Florida statutes allow for personal jurisdiction over defendants who:

1. Reside in Florida (and are natural persons),
2. Are served with process in Florida,
3. Consent to jurisdiction,
4. Make a general appearance without timely objection,
5. Are a corporation incorporated in Florida,
6. Are a corporation with their principal place of business in Florida, or
7. Whose acts trigger Florida's long-arm statute.

=== In rem and quasi in rem jurisdiction ===
In rem jurisdiction affects the interests of all persons in a thing. In rem jurisdiction may be exercised in a limited class of cases, when the court has control over the thing itself, like with a suit to quiet title to land in Florida.

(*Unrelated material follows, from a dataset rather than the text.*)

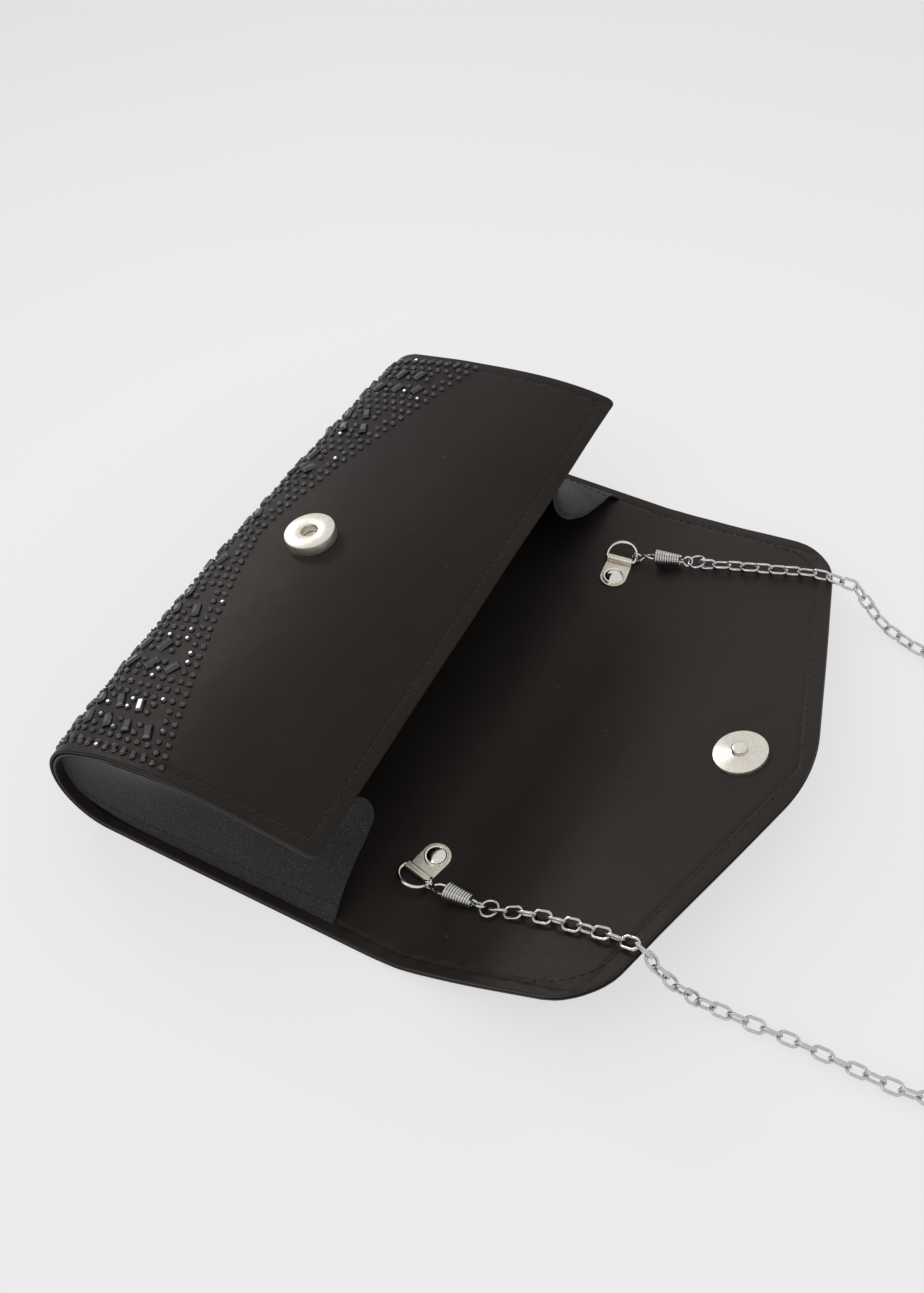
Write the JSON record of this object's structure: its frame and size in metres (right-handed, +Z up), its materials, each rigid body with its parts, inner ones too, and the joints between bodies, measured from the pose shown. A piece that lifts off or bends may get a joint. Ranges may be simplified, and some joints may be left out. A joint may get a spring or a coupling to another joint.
{
  "type": "evening bag",
  "caption": "Boxed envelope clutch in black satin, lying open, with folding gussets, a magnetic snap, a crystal-covered bottom fold and a clip-on chain.",
  "frame": {"origin": "on the table, under the middle of the bag's box measured without its chain", "axes": "+X along the bottom fold, from the gusset on the left to the one on the right; +Y from the open flap's point toward the bottom fold; +Z up, out of the back panel"},
  "size_m": [0.215, 0.3322, 0.0501],
  "materials": {
    "satin": "satin",
    "lining": "satin",
    "board": "matte stiffening board",
    "padding": "soft felted padding",
    "suede": "brushed, faintly glittering",
    "crystal": "black faceted stones",
    "snap_metal": "satin nickel plate",
    "tab_metal": "brushed, pale warm plate",
    "ring_metal": "polished nickel plate",
    "clip_metal": "polished nickel plate",
    "chain": "polished",
    "magnet": "matte"
  },
  "bodies": {
    "back": {"back_satin": "satin", "back_board": "board", "back_lining": "lining", "bottom_satin": "satin", "bottom_padding": "padding", "bottom_lining": "lining", "crystal_band": "crystal", "gusset_left": "suede", "gusset_right": "suede"},
    "front": {"front_satin": "satin", "front_board": "board", "front_lining": "lining", "crystal_front": "crystal", "snap_socket_base": "snap_metal", "snap_socket_magnet": "magnet", "snap_socket_cover": "snap_metal", "snap_socket_washer": "snap_metal"},
    "spine": {"spine_satin": "satin", "spine_board": "board", "spine_lining": "lining", "anchor_tab_left": "tab_metal", "anchor_tab_right": "tab_metal", "rivet_left": "ring_metal", "rivet_right": "ring_metal"},
    "flap": {"flap_satin": "satin", "flap_board": "board", "flap_lining": "lining", "snap_stud": "snap_metal", "snap_stud_washer": "snap_metal", "chain_left": "chain", "chain_right": "chain", "chain_coil": "chain"},
    "ring_left": {"d_ring_left": "ring_metal"},
    "ring_right": {"d_ring_right": "ring_metal"},
    "clip_left": {"clip_frame_left": "clip_metal", "clip_coil_left": "clip_metal", "jump_ring_left": "clip_metal"},
    "clip_right": {"clip_frame_right": "clip_metal", "clip_coil_right": "clip_metal", "jump_ring_right": "clip_metal"},
    "gate_left": {"clip_gate_left": "clip_metal"},
    "gate_right": {"clip_gate_right": "clip_metal"}
  },
  "joints": [
    {"name": "flap_close", "type": "hinge", "parent": "back", "child": "spine", "pos_m": [0, 0.0027, 0.0012], "axis": [-1, 0, 0], "range_deg": [0, 90]},
    {"name": "flap_fold", "type": "hinge", "parent": "spine", "child": "flap", "pos_m": [0, -0.0213, 0.0012], "axis": [-1, 0, 0], "range_deg": [0, 61.5]},
    {"name": "front_close", "type": "hinge", "parent": "back", "child": "front", "pos_m": [0, 0.09534, 0.03759], "axis": [1, 0, 0], "range_deg": [0, 23.5], "deforming": ["gusset_left", "gusset_right"]},
    {"name": "clip_pitch_left", "type": "hinge", "parent": "spine", "child": "clip_left", "pos_m": [-0.07997, -0.01675, 0.00453], "axis": [-1, 0, 0], "range_deg": [0, 61.5]},
    {"name": "clip_pitch_right", "type": "hinge", "parent": "spine", "child": "clip_right", "pos_m": [0.07645, -0.01661, 0.00453], "axis": [-1, 0, 0], "range_deg": [0, 61.5]},
    {"name": "ring_swing_left", "type": "hinge", "parent": "spine", "child": "ring_left", "pos_m": [-0.07682, -0.0119, 0.00378], "axis": [0.2079, 0.9781, 0], "range_deg": [0, 10]},
    {"name": "ring_swing_right", "type": "hinge", "parent": "spine", "child": "ring_right", "pos_m": [0.07374, -0.0115, 0.00378], "axis": [0.1219, -0.9925, 0], "range_deg": [0, 10]},
    {"name": "gate_open_left", "type": "hinge", "parent": "clip_left", "child": "gate_left", "pos_m": [-0.0788, -0.0236, 0.00738], "axis": [-0.9994, 0.0349, 0], "range_deg": [0, 10], "stiffness_Nm_per_rad": 0.002, "springref_deg": -5.73},
    {"name": "gate_open_right", "type": "hinge", "parent": "clip_right", "child": "gate_right", "pos_m": [0.07625, -0.02355, 0.00738], "axis": [-0.9848, -0.1736, 0], "range_deg": [0, 10], "stiffness_Nm_per_rad": 0.002, "springref_deg": -5.73}
  ],
  "couplings": [
    {"joint": "flap_fold", "follows": "flap_close", "ratio": 0.68333},
    {"joint": "front_close", "follows": "flap_close", "ratio": 0.26111},
    {"joint": "clip_pitch_left", "follows": "flap_close", "ratio": 0.68333},
    {"joint": "clip_pitch_right", "follows": "flap_close", "ratio": 0.68333}
  ]
}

Quasi in rem jurisdiction affects the interest of specified persons in a thing. The court must have physical power over the property itself, like by attachment, and the constitutional minimum contacts standard must be met.

== Subject matter jurisdiction in Florida ==
For a court in Florida to have subject matter jurisdiction, Florida statutory requirements must be met and federal Constitutional limits must be complied with. The Florida Constitution vested the judicial power in four types of courts:

=== County courts ===

- Has jurisdiction over all law matters less than $30,000 (except ones within the exclusive jurisdiction of circuit court), cases in equity less than $30,000, landlord-tenant eviction actions, real property possession actions, uncontested or simplified divorce proceedings, and homeowners' associations disputes.

=== Circuit courts ===

- (Usually) has appellate review of county court decisions. Is the trial court of general jurisdiction, so it hears cases at law and equity, ejectment actions, real property title or boundary actions, etc.

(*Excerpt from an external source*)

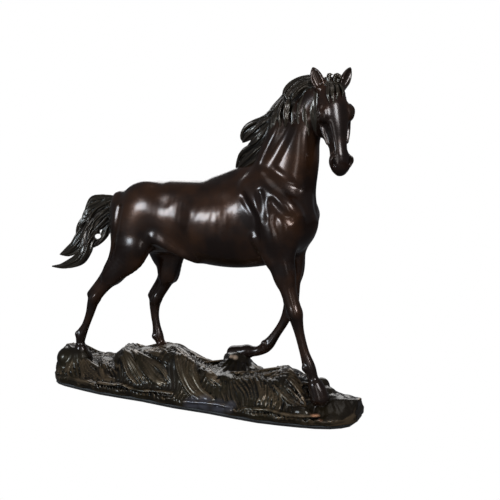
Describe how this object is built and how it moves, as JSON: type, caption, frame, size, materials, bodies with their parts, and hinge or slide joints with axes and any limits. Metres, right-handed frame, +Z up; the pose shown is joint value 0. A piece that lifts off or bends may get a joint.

=== District courts of appeal (DCA) ===

- Once a circuit court decision is final, it can be heard as a matter of right by the DCA unless the matter is exclusively in the supreme court's jurisdiction.

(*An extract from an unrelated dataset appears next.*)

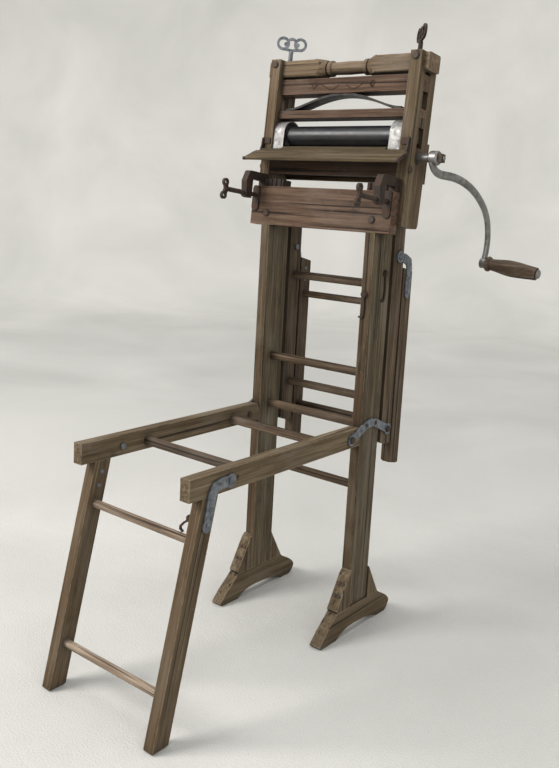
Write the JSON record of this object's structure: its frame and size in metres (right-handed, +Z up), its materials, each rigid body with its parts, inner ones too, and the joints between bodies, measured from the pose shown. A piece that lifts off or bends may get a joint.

=== Supreme Court of Florida ===

- Appellate court with limited jurisdiction. Appeal may be discretionary or may be a matter of right.

== Venue in Florida ==
Typically, venue is proper only in the county where the defendant resides when the action begins, where the cause of action arose, or where property in litigation is located. If multiple defendants reside in different counties, venue can be in any one of their counties of residence.

=== Change of venue ===
See change of venue and Fla.R.Civ.P. 1.060. Transfers of Actions.

=== Choice of forum ===
Fla.R.Civ.P. 1.061 prescribes choice of forum rules. A defendant can file a forum non conveniens motion to dismiss a cause of action within 60 days of service of process. Under Rule 1.061(a), a trial court, in its discretion, can dismiss an action "on the ground that a satisfactory remedy may be more conveniently sought in a jurisdiction other than Florida" when it finds there is an adequate alternative forum which private interest factors favor. If the competing private factors are balanced, public interest factors can tip the scales in favor of the alternative forum.

== Process ==
Fla.R.Civ.P. 1.070 - Process, explains Service of Process including Personal Service and Service by Publication. When a complaint is filed at the clerk of court (commencing the action), the clerk or judge will automatically issue a summons letting the defendant know about the claim and that if defendant does not respond, defendant will lose by default. Service of process may be made by an officer or an appointed, competent, uninterested person. The process server should make proof of service through affidavit.

== Pleadings and motions ==
Florida recognizes just seven different pleadings in Fla.R.Civ.P. 1.100:

1. Complaint (or if designated by statute/rule, "Petition")
2. Answer
3. Reply (if the answer contains a defense, the opposing party must file a reply to avoid it)
4. Answer to a counterclaim
5. Answer to a crossclaim (if the answer contains a crossclaim)
6. Third-party complaint (if someone who was not an original party is summoned as a third-party defendant)
7. Third-party answer

Motions are not pleadings. Motions are applications to the court for an order. They must be in writing unless during a hearing or trial. A motion has to state with particularity the grounds for it, and must explain the relief or order it seeks.

== Parties ==

=== Interpleader ===
See Fla.R.Civ.P. 1.240. Interpleader.

=== Joinder of parties ===
For joinder, misjoinder and nonjoinder of parties, see Fla.R.Civ.P. 1.250.

=== Class actions ===
Fla.R.Civ.P. 1.220 deals with class actions. Florida's approach to class actions is similar to the Federal Rules of Civil Procedure, Rule 23. Two differences are that Florida requires that the pleading alleges that the class action prerequisites are met in a specific formulaic way, and Florida usually requires class members to be notified in all class actions.

== Discovery ==
Methods of Discovery in Florida:

1. Oral Depositions
2. Written depositions
3. Written interrogatories
4. Production of documents or things or permission to enter upon land or other property for inspection and other purposes
5. Physical and mental examinations
6. Requests for admission

According to Fla.R.Civ.P. 1.280(b)(1), all nonprivileged information that is relevant to the subject of the pending action may be discovered. Inadmissible material that may lead to admissible material is discoverable. The frequency of use of these discovery methods is not limited, except in a few circumstances. Each party bears the cost of his or her own discovery.

== Pretrial procedures ==
See Fla.R.Civ.P. 1.200 - Pretrial Procedure.

== Trial procedures ==

=== Continuances ===
Under Fla.R.Civ.P. 1.460, a motion for a continuance should generally be written and signed by the party requesting the continuance, stating the facts entitling the moving party to a continuance.

=== Jury trials ===
Under the Florida Constitution, Article I, Section 22, there is a right to a trial by jury for all cases at law, but not in cases only involving equitable remedies. The Florida Constitution sets the minimum number of jurors at six.

== Remedies ==
Fla.R.Civ.P. 1.630- Extraordinary Remedies- applies to actions for the issuance of writs of mandamus, prohibition, quo warranto, and habeas corpus. Other remedies include: Injunction, Declaratory Judgment, Attachment, and Garnishment.